HISTORIC MALLORY SQUARE
A short walk from the Turtle Kraals lies Mallory Square, the city’s historic nexus. Here sit venerable tourist institutions: the Conch Tour Train depot and at the end of David Wolkowsky Lane the Key West Aquarium with its turtle kraals, touch tanks, and shark feedings. Around the corner the massive redbrick and terra cotta trim Custom House Museum (1891), stores folk artist Mario Sanchez’s vibrant painted woodcarvings of early 20th century Key West daily life like a fish peddler or a funeral cortege. Whitehead and connecting streets offer literal treasure chests: the Mel Fisher Maritime Museum containing his 1985 gold and silver salvage from the Spanish galleon, Nuestra Señora de Atocha (1622); Audubon House and Tropical Gardens with its 28 first edition unique 1832 prints for James Auduon’s “Birds of America” folio; and across the street a block away the Harry S. Truman Little White House, the 33rd President’s winter residence.
HEMINGWAY HOUSE
If time is limited try a quick self-tour.
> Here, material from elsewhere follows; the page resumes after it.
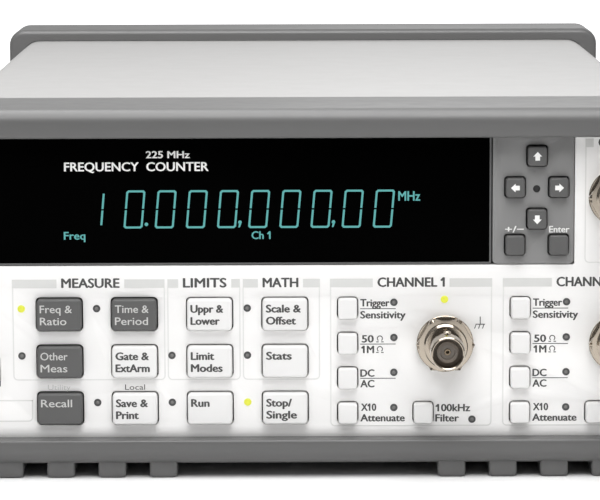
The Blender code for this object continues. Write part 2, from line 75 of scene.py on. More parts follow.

Hop on Old Town Trolley Tours from Mallory Square and roll down Whitehead past gingerbread mansions to The Ernest Hemingway Home & Museum. Here you discover the iconic refuge of the 1954 Nobel-prize author with its garden of heloconia, broelaids and plumbago, yellow shutters and iron grillwork, the Depression-era “$20,000” swimming pool, “Papa” Hemingway’s sun-filled writing room, fishing memorabilia, and the 40 to 50 wandering, lounging and sleeping descendants of his original six-toe cat “Snowball”. An excellent gift shop is just below his upstairs writing room. Across the street the 88-step Key West Lighthouse Museum, built in 1847, is remarkable as the city’s best observation tower and worth the admission alone for its gorgeous Fresnel glass lens from France. Around the corner at 1316 Duval marvel at The Key West Butterfly & Nature Conservatory, a glass enclosed, climate controlled habitat with 60 species that flutter overhead.
UNCLE DAVID
Later that night over drinks I spoke to my Uncle David Wolkowsky. With a sly smile he suggested that despite the changes Key West was still a “drinking town with a fishing habit.” Perhaps. But to me, it will always remain, essentially, a familiar town.